No matter how many times practitioners read tort cases, the chain-reaction automobile accidents, or accidents similarly posing proximate cause issues, challenge us (or, at the very least, me). The Appellate Division, Second Department's decision in Ali v. Daily Pita Bakeries is just such a case.
The appellant made a U-turn in front of the automobile in which the plaintiff was a passenger. The plaintiff testified that the automobile in which he was a passenger stopped before hitting the appellant. The defendant Daily Pita Bakeries rear-ended the automobile in which the plaintiff was a passenger. The Court concluded that questions of fact existed regarding the appellant's negligence, the negligence was not the proximate cause of the accident. The Court stated: "since the plaintiff testified that the vehicle occupied by him successfully stopped and "never hit" the appellant's vehicle, the appellant's negligence, if any, was not a proximate cause of the accident."
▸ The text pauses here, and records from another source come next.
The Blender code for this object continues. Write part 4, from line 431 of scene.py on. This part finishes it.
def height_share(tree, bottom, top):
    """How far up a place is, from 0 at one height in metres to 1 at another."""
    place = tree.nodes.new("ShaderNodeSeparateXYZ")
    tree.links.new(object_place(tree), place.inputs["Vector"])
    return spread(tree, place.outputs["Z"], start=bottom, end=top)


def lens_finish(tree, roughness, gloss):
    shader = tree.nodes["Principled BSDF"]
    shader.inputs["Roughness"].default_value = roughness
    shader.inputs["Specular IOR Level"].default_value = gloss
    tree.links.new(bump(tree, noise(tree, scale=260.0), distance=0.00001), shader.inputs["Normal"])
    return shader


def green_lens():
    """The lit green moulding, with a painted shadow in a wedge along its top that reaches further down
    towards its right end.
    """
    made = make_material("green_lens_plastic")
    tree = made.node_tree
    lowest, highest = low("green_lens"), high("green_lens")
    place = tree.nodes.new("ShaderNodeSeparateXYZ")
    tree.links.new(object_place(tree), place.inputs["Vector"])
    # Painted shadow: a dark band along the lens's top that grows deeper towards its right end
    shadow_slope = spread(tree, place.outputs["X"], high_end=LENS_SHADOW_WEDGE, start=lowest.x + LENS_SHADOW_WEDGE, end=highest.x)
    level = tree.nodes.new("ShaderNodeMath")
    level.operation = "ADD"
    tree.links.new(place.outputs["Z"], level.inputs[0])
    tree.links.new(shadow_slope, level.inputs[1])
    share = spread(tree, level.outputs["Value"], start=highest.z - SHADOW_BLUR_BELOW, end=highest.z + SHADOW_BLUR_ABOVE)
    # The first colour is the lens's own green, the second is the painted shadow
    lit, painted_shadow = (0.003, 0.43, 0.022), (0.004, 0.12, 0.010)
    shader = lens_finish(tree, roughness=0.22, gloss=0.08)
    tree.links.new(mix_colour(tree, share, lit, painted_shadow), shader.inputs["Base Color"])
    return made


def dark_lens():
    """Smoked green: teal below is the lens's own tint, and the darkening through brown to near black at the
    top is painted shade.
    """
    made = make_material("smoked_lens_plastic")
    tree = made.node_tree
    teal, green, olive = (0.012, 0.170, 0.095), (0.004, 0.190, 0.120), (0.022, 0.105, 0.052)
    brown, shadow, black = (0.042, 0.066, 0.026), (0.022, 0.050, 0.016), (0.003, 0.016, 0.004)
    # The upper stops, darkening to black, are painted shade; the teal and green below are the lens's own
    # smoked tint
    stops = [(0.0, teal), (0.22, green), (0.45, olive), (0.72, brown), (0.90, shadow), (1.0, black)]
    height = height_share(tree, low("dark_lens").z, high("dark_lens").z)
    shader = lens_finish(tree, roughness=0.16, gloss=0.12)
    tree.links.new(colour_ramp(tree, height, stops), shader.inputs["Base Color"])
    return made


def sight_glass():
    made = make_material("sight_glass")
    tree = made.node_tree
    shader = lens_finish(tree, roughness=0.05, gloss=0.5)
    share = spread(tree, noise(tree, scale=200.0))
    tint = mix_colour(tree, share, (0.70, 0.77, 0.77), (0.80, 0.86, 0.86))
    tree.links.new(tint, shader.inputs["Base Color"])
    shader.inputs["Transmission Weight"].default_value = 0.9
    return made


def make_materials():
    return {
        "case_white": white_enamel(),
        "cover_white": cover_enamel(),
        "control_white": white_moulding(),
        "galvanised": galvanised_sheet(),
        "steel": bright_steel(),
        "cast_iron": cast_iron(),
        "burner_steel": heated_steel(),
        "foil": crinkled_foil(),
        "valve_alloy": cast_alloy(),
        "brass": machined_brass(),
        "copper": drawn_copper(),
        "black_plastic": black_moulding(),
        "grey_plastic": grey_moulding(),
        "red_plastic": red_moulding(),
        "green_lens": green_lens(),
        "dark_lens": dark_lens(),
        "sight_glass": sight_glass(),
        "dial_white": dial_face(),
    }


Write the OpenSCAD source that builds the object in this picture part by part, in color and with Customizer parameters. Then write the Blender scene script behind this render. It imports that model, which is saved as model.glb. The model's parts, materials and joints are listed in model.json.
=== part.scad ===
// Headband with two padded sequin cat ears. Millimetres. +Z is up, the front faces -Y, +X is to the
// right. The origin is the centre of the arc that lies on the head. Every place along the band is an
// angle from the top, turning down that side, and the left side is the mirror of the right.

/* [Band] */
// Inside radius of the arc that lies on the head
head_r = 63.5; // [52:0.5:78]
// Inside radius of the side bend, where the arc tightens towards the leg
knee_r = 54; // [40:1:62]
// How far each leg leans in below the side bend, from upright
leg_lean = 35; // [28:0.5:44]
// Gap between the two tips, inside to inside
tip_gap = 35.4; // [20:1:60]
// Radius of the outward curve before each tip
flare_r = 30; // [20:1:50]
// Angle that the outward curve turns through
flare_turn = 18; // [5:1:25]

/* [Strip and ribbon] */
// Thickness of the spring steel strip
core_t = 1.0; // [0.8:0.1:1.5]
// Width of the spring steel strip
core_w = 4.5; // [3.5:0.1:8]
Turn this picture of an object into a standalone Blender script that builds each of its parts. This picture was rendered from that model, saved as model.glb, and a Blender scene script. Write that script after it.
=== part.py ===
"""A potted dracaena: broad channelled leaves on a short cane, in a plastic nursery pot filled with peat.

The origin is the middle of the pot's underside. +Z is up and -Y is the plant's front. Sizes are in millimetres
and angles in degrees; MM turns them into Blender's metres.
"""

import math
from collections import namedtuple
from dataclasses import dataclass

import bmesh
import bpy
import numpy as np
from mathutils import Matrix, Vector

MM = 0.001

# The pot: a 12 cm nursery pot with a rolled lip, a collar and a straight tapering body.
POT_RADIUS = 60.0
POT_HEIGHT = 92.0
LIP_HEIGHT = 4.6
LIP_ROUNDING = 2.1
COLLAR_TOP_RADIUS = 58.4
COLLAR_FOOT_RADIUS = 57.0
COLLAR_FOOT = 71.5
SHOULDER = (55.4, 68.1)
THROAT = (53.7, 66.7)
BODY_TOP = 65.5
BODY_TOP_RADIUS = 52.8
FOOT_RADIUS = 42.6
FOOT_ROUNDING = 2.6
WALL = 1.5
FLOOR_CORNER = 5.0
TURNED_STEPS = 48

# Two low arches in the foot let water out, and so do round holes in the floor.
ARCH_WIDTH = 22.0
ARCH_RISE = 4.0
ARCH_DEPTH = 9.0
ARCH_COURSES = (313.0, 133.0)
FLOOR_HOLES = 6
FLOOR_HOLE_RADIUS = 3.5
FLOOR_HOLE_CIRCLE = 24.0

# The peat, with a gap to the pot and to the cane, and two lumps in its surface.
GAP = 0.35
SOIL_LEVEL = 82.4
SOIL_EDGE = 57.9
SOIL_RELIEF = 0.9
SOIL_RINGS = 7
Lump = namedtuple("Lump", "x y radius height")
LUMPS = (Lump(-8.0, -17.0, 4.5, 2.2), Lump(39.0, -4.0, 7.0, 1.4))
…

It's actually interesting to analyze these cases to determine where the negligence is the proximate cause and where the negligence merely furnished the condition for the accident.
Matt, not to be disrespectful to the Court, but this is an assinine decision. I mean, the guy making the illegal U-turn caused the car behind him to stop short, thereby causing the accident. What difference does it make that the plaintiff's car never hit the car in front of it?
This reminds me of an accident I was in once. My brother and I were on the cross bronx, a car was getting on the highway and pulled in front of us at a really slow speed, causing us to slow down dramatically and unexpectedly, which caused a car to rear end us. Obviously, it is foreseeable that if someone does something that causes another car to stop or slow down unexpectedly, that there will be an accident. It just makes no difference that the original wrongdoer managed to avoid being hit; he still caused the whole accident.
Anyway, Happy Holidays!
Posted by: David Novak | December 13, 2006 at 09:55 AM
I respectfully disagree with Mr. Novak. A proximate cause is not merely a circumstance which enabled the happening of an accident, but a means to place blame on a party or parties but for whose negligence the accident could not occur. Although defendant's negligence may have caused the vehicle in which plaintiff was a passenger to stop, this did not cause the accident in which plaintiff was injured. A seperate, intervening act of negligence on the part of the vehicle following the vehicle in which plaintiff was a passenger is, at least arguably, the proximate cause of the accident since that vehicle was following too closely for the conditions or otherwise failed to appropriately respond to the situation. If a vehicle were to slow down or stop in traffic because of some codition he observed ahead or to look at an accident scene, the persons making the specticle would not be liable to a plaintiff if the slowing vehicle was hit from the rear.
Posted by: Bryan Richmond | December 13, 2006 at 02:59 PM
I agree with both of you. I think, for me, the key word in Mr. Richmond's comment above is "arguably". The intervening act of the car behind the behicle that plaintiff was in--that being the act of rear ending that car--*arguably* caused the accident, but the appellant's car may arguably have been *a* proximate cause as well. In my mind, it's an issue of fact for the jury to determine, since reasonable minds could differ on that issue--just as reasonable minds have differed in the comments to this post!
Posted by: NBlack | December 18, 2006 at 05:51 PM
The vehicle who rearends another vehicle is the cause of the accident. All vehicles are required to keep enough space between themselves and the vehicle in front to stop properly in case of an emergency. Daily Pita was at fault because it was violating this rule.